To take the pledge: Please leave a comment below with the number of adults and kids in your household that will participate, and also share if you will do it for one day or for the entire week. Put it in writing and make it official!




























Sometimes I get so impatient with this conversation because it all seems and should be so obvious. I too had my gall bladder removed and I almost died from an infection (sepsis) due to the shock my system went through because of 40 stones. I was someone who vacillated between obsessively eating healthy foods, including vegetarian and macrobiotic diets to someone who ate anything and everything including oily chicken wings and bags of flavored potato chips,etc. And moderation was NOT on the menu! And alas it all caught up with me.

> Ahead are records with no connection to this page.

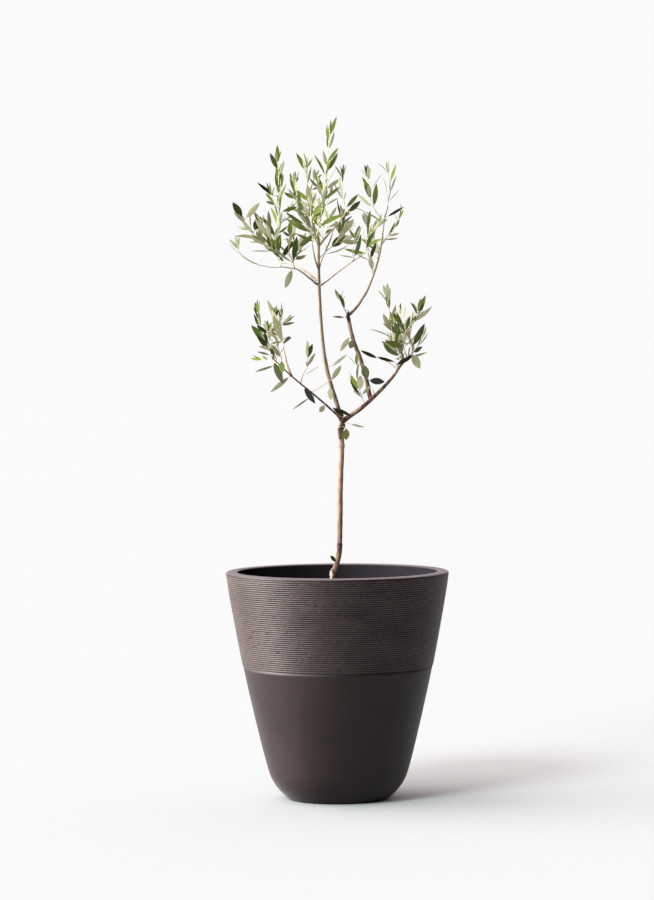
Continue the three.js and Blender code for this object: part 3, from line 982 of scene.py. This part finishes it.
class Foliage:
    """The joined leaf meshes, one for each tint, and the joined twigs."""

    def __init__(self):
        self.leaves = {name: Builder() for name in TINTS}
        self.green = Builder()
        self.woody = Builder()

    def twig(self, path, thick, thin, woody):
        builder = self.woody if woody else self.green
        tube(builder, path, taper(thick, thin), 6)

    def leaf(self, rng, foot, direction, up, length, tint, slim):
        stalk_end = foot + direction * LEAF["stalk"]
        self.twig([foot, stalk_end], *LEAF["stalk_radii"], False)
        bend = rng.gauss(*LEAF["bend"])
        fold = rng.uniform(*LEAF["fold"])
        add_leaf(self.leaves[tint], stalk_end, direction, up, length, length * slim, bend, fold)


def draw_tint(rng, youth):
    """Tint of one leaf: its spray's age sets the middle, and neighbours vary a little."""
    last = len(TINTS) - 1
    place = round(youth * last + rng.gauss(0, 0.7))
    return list(TINTS)[max(0, min(last, place))]


def leaf_pair(foliage, rng, foot, tangent, azimuth, spread, length, youth):
    """Two leaves on opposite sides of a twig; either may be missing."""
    side = tangent.orthogonal().normalized()
    for turn in (0.0, math.pi):
        if rng.random() < SHOOT["missing"]:
            continue
        angle = azimuth + turn + rng.gauss(0, 0.45)
        out = (Matrix.Rotation(angle, 3, tangent) @ side).normalized()
        lean = max(SHOOT["least_lean"], spread + rng.gauss(0, 0.27))
        direction = (tangent * math.cos(lean) + out * math.sin(lean)).normalized()
        up = (tangent * math.sin(lean) - out * math.cos(lean)).normalized()
        up = Matrix.Rotation(rng.gauss(0, 0.7), 3, direction) @ up
        old, young = LEAF["old_slimness"], LEAF["young_slimness"]
        slim = rng.uniform(*old) * (1 - youth) + rng.uniform(*young) * youth
        size = length * rng.uniform(0.7, 1.15)
        foliage.leaf(rng, foot, direction, up, size, draw_tint(rng, youth), slim)


def grow_shoot(foliage, rng, path, reach, youth, thick, depth=0, bare=None):
    """A leafy shoot: crosswise pairs of leaves up a twig, smaller and steeper to the tip."""
    total = lengths_along(path)[-1]
    woody = depth == 0 and youth < SHOOT["woody_until"]
    foliage.twig(path, thick, SHOOT["tip_radius"], woody)
    azimuth = rng.uniform(0, math.pi)
    distance = bare or SHOOT["first"] * (1.0 if depth == 0 else 0.6)
    full = min(LEAF["longest"], 9 * MM + reach * 1.6)
    while distance < total - 2 * MM:
        share = distance / total
        foot, tangent = place_on(path, distance)
        spread = 0.74 - 0.34 * share
        length = max(LEAF["shortest"], full * (1.0 - 0.32 * share**2))
        leaf_pair(foliage, rng, foot, tangent, azimuth, spread, length, min(1.0, youth + 0.3 * share))
        may_branch = depth == 0 and reach >= SHOOT["side_reach"] and 0.1 < share < 0.75
        if may_branch and rng.random() < SHOOT["side_chance"]:
            out = Matrix.Rotation(azimuth + math.pi / 2, 3, tangent) @ tangent.orthogonal().normalized()
            way = (tangent * 0.85 + out * 0.55).normalized()
            end = foot + way * reach * 1.2
            side_path = catmull([foot, foot.lerp(end, 0.5) + out * 2 * MM, end], 6 * MM)
            grow_shoot(foliage, rng, side_path, reach * 0.62, youth, thick * 0.6, depth + 1)
        azimuth += math.pi / 2 + rng.gauss(0, 0.2)
        distance += SHOOT["internode"] * rng.uniform(0.8, 1.2) * (1.12 - 0.35 * share)
    foot, tangent = place_on(path, total)
    for _ in range(2):
        tip_youth = min(1.0, youth + 0.35)
        leaf_pair(foliage, rng, foot, tangent, azimuth, SHOOT["tip_lean"], SHOOT["tip_leaf"], tip_youth)
        azimuth += math.pi / 2


def mass_nodes():
    """Names of the CAD's masses of foliage."""
    return sorted(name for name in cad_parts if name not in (*LIMBS, "pot", "soil"))


def grow_mass(foliage, rng, name, placed):
    """Grows the shoot of one leafy mass of the CAD; returns its path."""
    points, radii = spine_of(name, 9)
    gaps = [(nearest_on(placed, end) - end).length for end in (points[0], points[-1])]
    if gaps[1] < gaps[0]:
        points.reverse()
    *centres, tip = points[1:]
    foot = nearest_on(placed, centres[0])
    reach = max(radii)
    retreat = min(SHOOT["tip_leaf"] * 1.15 + LEAF["stalk"] + 3 * MM, (tip - centres[0]).length * 0.45)
    top = tip + (centres[-2] - tip).normalized() * retreat
    inside = [c for c in centres[1:-1:2] if (c - tip).length > retreat + 8 * MM]
    path = catmull([foot, *inside, top], 5 * MM)
    # Higher sprays draw paler tints: younger growth, and partly painted light on the upper crown.
    height_share = max(0.0, (tip.z / cad_box[1].z - 0.7) / 0.3)
    youth = YOUTH["foot"] + YOUTH["rise"] * height_share + rng.gauss(0, 0.13)
    youth = max(0.0, min(1.0, youth))
    grow_shoot(foliage, rng, path, reach, youth, SHOOT["base_radius"], bare=BARE_FEET.get(name))
    return path


def add_bare_twigs(foliage, paths):
    """The twigs without leaves that stand out from the limbs."""
    for limb, share, points, radius in BARE_TWIGS:
        path = paths[limb]
        foot, _ = place_on(path, lengths_along(path)[-1] * share)
        route = [foot, *(foot + Vector(point) * MM for point in points)]
        foliage.twig(catmull(route, 4 * MM), radius * MM, 0.6 * radius * MM, True)


def add_loose_leaves(foliage, rng, paths):
    """The single leaves that hang off the limbs, each on its own little stem."""
    for limb, share, stem, blade, width, tint, shows in LOOSE_LEAVES:
        path = paths[limb]
        foot, _ = place_on(path, lengths_along(path)[-1] * share)
        joint = foot + Vector(stem) * MM
        sag = foot.lerp(joint, 0.5) + Vector((0, 0, 1)) * (joint - foot).length * 0.08
        foliage.twig(catmull([foot, sag, joint], 4 * MM), 0.7 * MM, 0.45 * MM, True)
        direction = Vector(blade).normalized()
        front = Vector((0, -1, 0.12)) * (1 if shows == "upper" else -1)
        up = (front - direction * front.dot(direction)).normalized()
        up = Matrix.Rotation(rng.gauss(0, 0.2), 3, direction) @ up
        length = Vector(blade).length * MM
        bend = rng.gauss(0.15, 0.12)
        add_leaf(foliage.leaves[tint], joint, direction, up, length, width * MM, bend, 0.22)


def build_foliage(placed):
    """Grows every leaf and twig; returns the pieces that hold the leaves."""
    foliage = Foliage()
    paths = dict(placed)
    for order, name in enumerate(mass_nodes()):
        if name not in SINGLE_LEAF_MASSES:
            paths[name] = grow_mass(foliage, random.Random(SEED + order * 7), name, placed)
    add_loose_leaves(foliage, random.Random(SEED), paths)
    add_bare_twigs(foliage, paths)
    pieces = []
    for tint, (upper, lower) in TINTS.items():
        top = plain_material("leaf_upper_" + tint, upper, *LEAF_FINISH["upper"])
        below = plain_material("leaf_under_" + tint, lower, *LEAF_FINISH["under"])
        piece = foliage.leaves[tint].build("leaves_" + tint, [top, below])
        pieces.append(finish_piece(piece))
    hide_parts(*mass_nodes())
    for name, builder in (("twigs_green", foliage.green), ("twigs_woody", foliage.woody)):
        finish_piece(builder.build(name, [plain_material(name, TWIG_TINTS[name], 0.7)]))
    return pieces


# ---- stage


def build_stage():
    """A wide pale floor that reaches the horizon on every side."""
    reach = 60.0
    verts = [(x * reach, y * reach, 0.0) for x, y in ((-1, -1), (1, -1), (1, 1), (-1, 1))]
    builder = Builder()
    builder.add(verts, [(0, 1, 2, 3)])
    floor = builder.build("floor", [plain_material("pale_floor", FLOOR_COLOR, 0.95)])
    return floor


def add_sun(name, sun):
    data = bpy.data.lights.new(name, "SUN")
    data.energy = sun["energy"]
    data.angle = math.radians(sun["width_deg"])
    data.color = sun["color"]
    lamp = new_object(name, data)
    lamp.rotation_euler = Vector(sun["from"]).to_track_quat("Z", "Y").to_euler()
    return lamp


def flag_off(lamp, shaded):
    """Keeps a lamp's light off these objects."""
    group = bpy.data.collections.new(lamp.name + "_flagged_off")
    for piece in shaded:
        group.objects.link(piece)
    for entry in group.collection_objects:
        entry.light_linking.link_state = "EXCLUDE"
    lamp.light_linking.receiver_collection = group


def build_studio():
    """A plain white studio that falls off to a dim side and is warm overhead."""
    world = bpy.data.worlds.new("studio")
    world.use_nodes = True
    tree = world.node_tree
    where = tree.nodes.new("ShaderNodeTexCoord")
    along = tree.nodes.new("ShaderNodeVectorMath")
    along.operation = "DOT_PRODUCT"
    along.inputs[1].default_value = STUDIO["white_side"]
    background = tree.nodes["Background"]
    tree.links.new(where.outputs["Generated"], along.inputs[0])
    levels = (STUDIO["dim"], STUDIO["white"])
    strength = map_range(tree, along.outputs["Value"], (-1.0, STUDIO["white_from"]), levels)
    tree.links.new(strength, background.inputs["Strength"])
    parts = tree.nodes.new("ShaderNodeSeparateXYZ")
    tree.links.new(where.outputs["Generated"], parts.inputs["Vector"])
    overhead = map_range(tree, parts.outputs["Z"], (WARM_CEILING["from"], WARM_CEILING["to"]))
    color = mix_colors(tree, overhead, (1, 1, 1, 1), (*WARM_CEILING["color"], 1))
    tree.links.new(color, background.inputs["Color"])
    bpy.context.scene.world = world
    bpy.context.scene.view_settings.view_transform = "Standard"


def build_camera():
    data = bpy.data.cameras.new("camera")
    data.lens = CAMERA["lens"]
    data.sensor_width = CAMERA["sensor"]
    data.clip_end = 60
    camera = new_object("camera", data)
    pitch = Matrix.Rotation(math.radians(90 - CAMERA["pitch_deg"]), 4, "X")
    roll = Matrix.Rotation(math.radians(-CAMERA["roll_deg"]), 4, "Z")
    camera.matrix_world = Matrix.Translation(CAMERA["place"]) @ pitch @ roll
    bpy.context.scene.camera = camera


# ---- main

build_camera()
ground = build_stage()
lamps = {name: add_sun(name, sun) for name, sun in SUNS.items()}
build_studio()
rim = build_pot()
build_soil()
bark = {kind: bark_material(kind) for kind in BARK_STOPS}
limbs = build_limbs(bark)
leaves = build_foliage(limbs)
flag_off(lamps["side"], [ground, rim])
flag_off(lamps["low_side"], [ground, rim, *leaves])
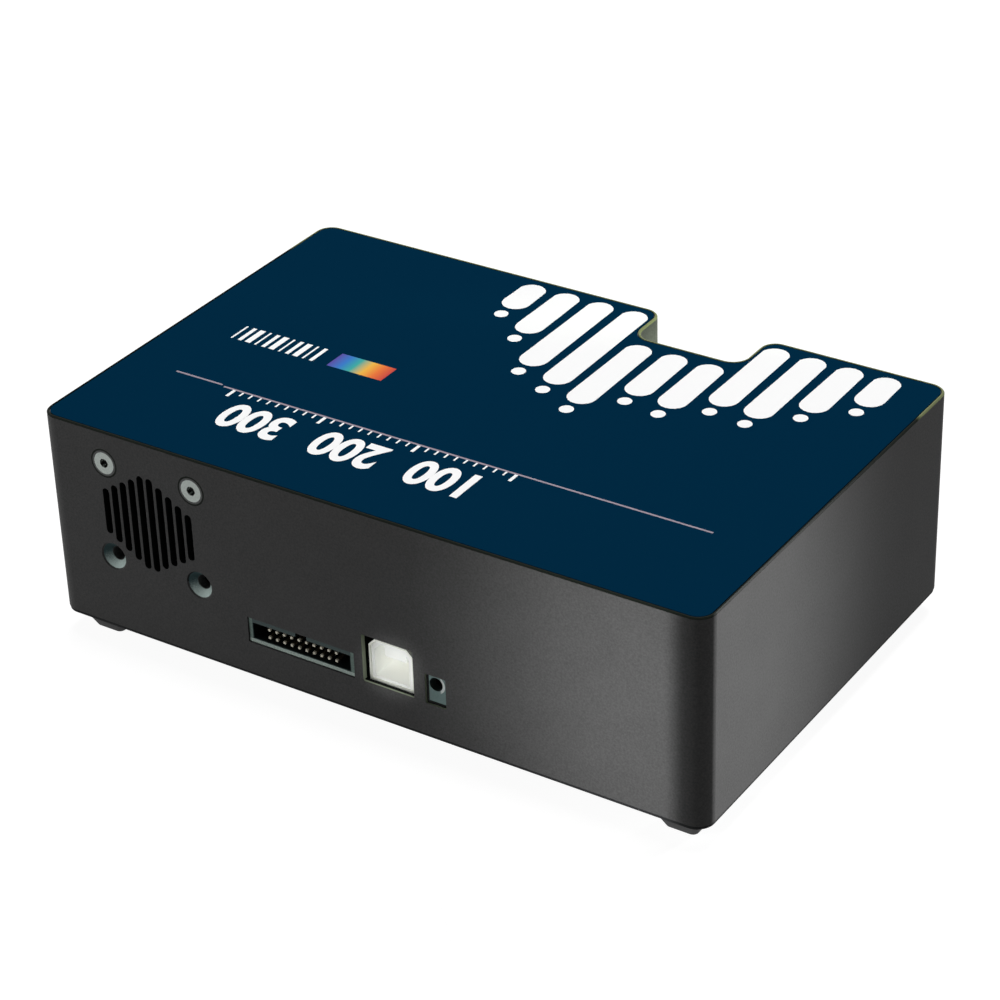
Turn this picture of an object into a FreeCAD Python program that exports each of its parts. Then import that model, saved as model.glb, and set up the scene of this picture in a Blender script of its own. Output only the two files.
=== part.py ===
import FreeCAD, Part
import math
import os
import re
import Sketcher

# A compact cooled fibre-optic spectrometer. X runs along the case, -Y is the face with the
# sockets and the fan grille, +Y the side of the fibre bay, and Z = 0 is the underside of the feet.

Vector = FreeCAD.Vector
Rotation = FreeCAD.Rotation
Placement = FreeCAD.Placement

X_AXIS = Vector(1, 0, 0)
Y_AXIS = Vector(0, 1, 0)
Z_AXIS = Vector(0, 0, 1)

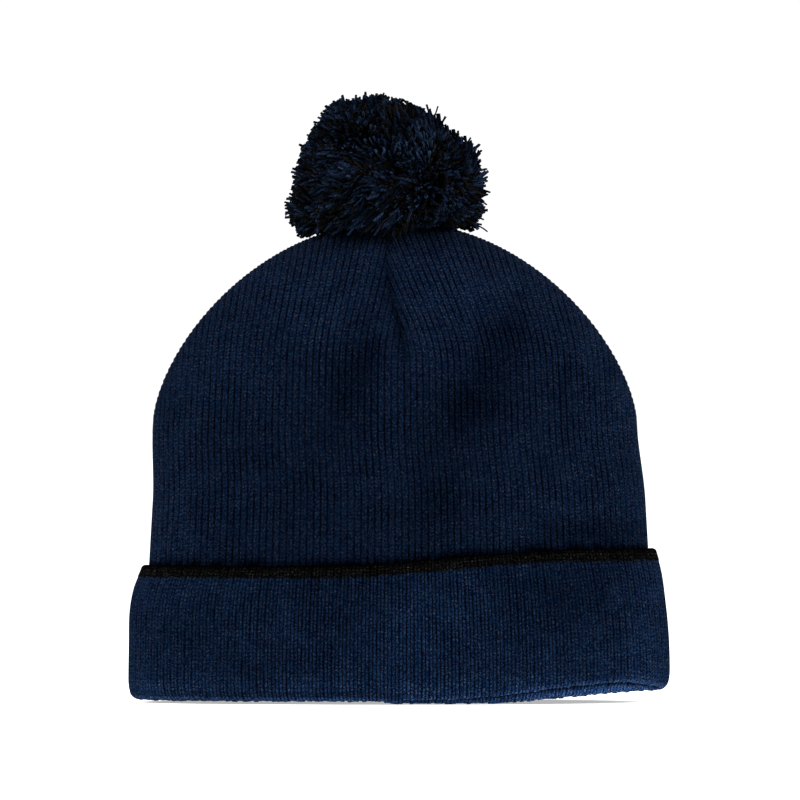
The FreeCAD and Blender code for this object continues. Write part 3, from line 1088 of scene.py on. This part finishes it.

So when the surgeon, who spent 6 hours cutting me open to remove a very inflamed organ, advised me to eat a low fat diet (which I had already started on my own the day I fell ill), I did not have to question his wisdom. Because, although their western version of a good diet (i.e. something resembling hospital food)is NOT what I define as healthy, I surely know that eating packaged, processed, unreal food is NOT a very smart value. Now because I not only need to protect my GI tract, but I need to lose more weight, I realize that eating “low fat” can simply entail eating less of even the healthy fats. Of course it goes without saying that I don’t eat cookies and candy and chicken wings anymore, etc. (at least not for the foreseeable future), but I also make things like my salad dressing with 9 parts balsamic to 1 part olive oil. I do stir fry’s by coating the pan with olive oil spray (organic) and use ingredients like homemade vegetable stock and amino acid to cook the rest. I drink almond milk (the unsweetened version) and I use nuts but sparingly. I juice fruits and veggies and do NOT worry about the sugar as it’s “real food and thus real sugar”. And for snacking, besides fruit and kale chips with a variety of seasonings, I make copious amounts of olive oil popped popcorn seasoned with everything from nutritional yeast to curry powder. I’m just saying, that I have to be aware of limiting the amount of fat (which without those awful binges of foods like chicken wings) is already achieving half the battle. So let me conclude by saying, for some of us, eating low fat greek yogurt seems to be an area where I can comfortably give up some of the fat calories so that I can be free to consume the olive oils and avocados and an occasional turkey burger! I’ve been feeling great without obsessing anymore!!!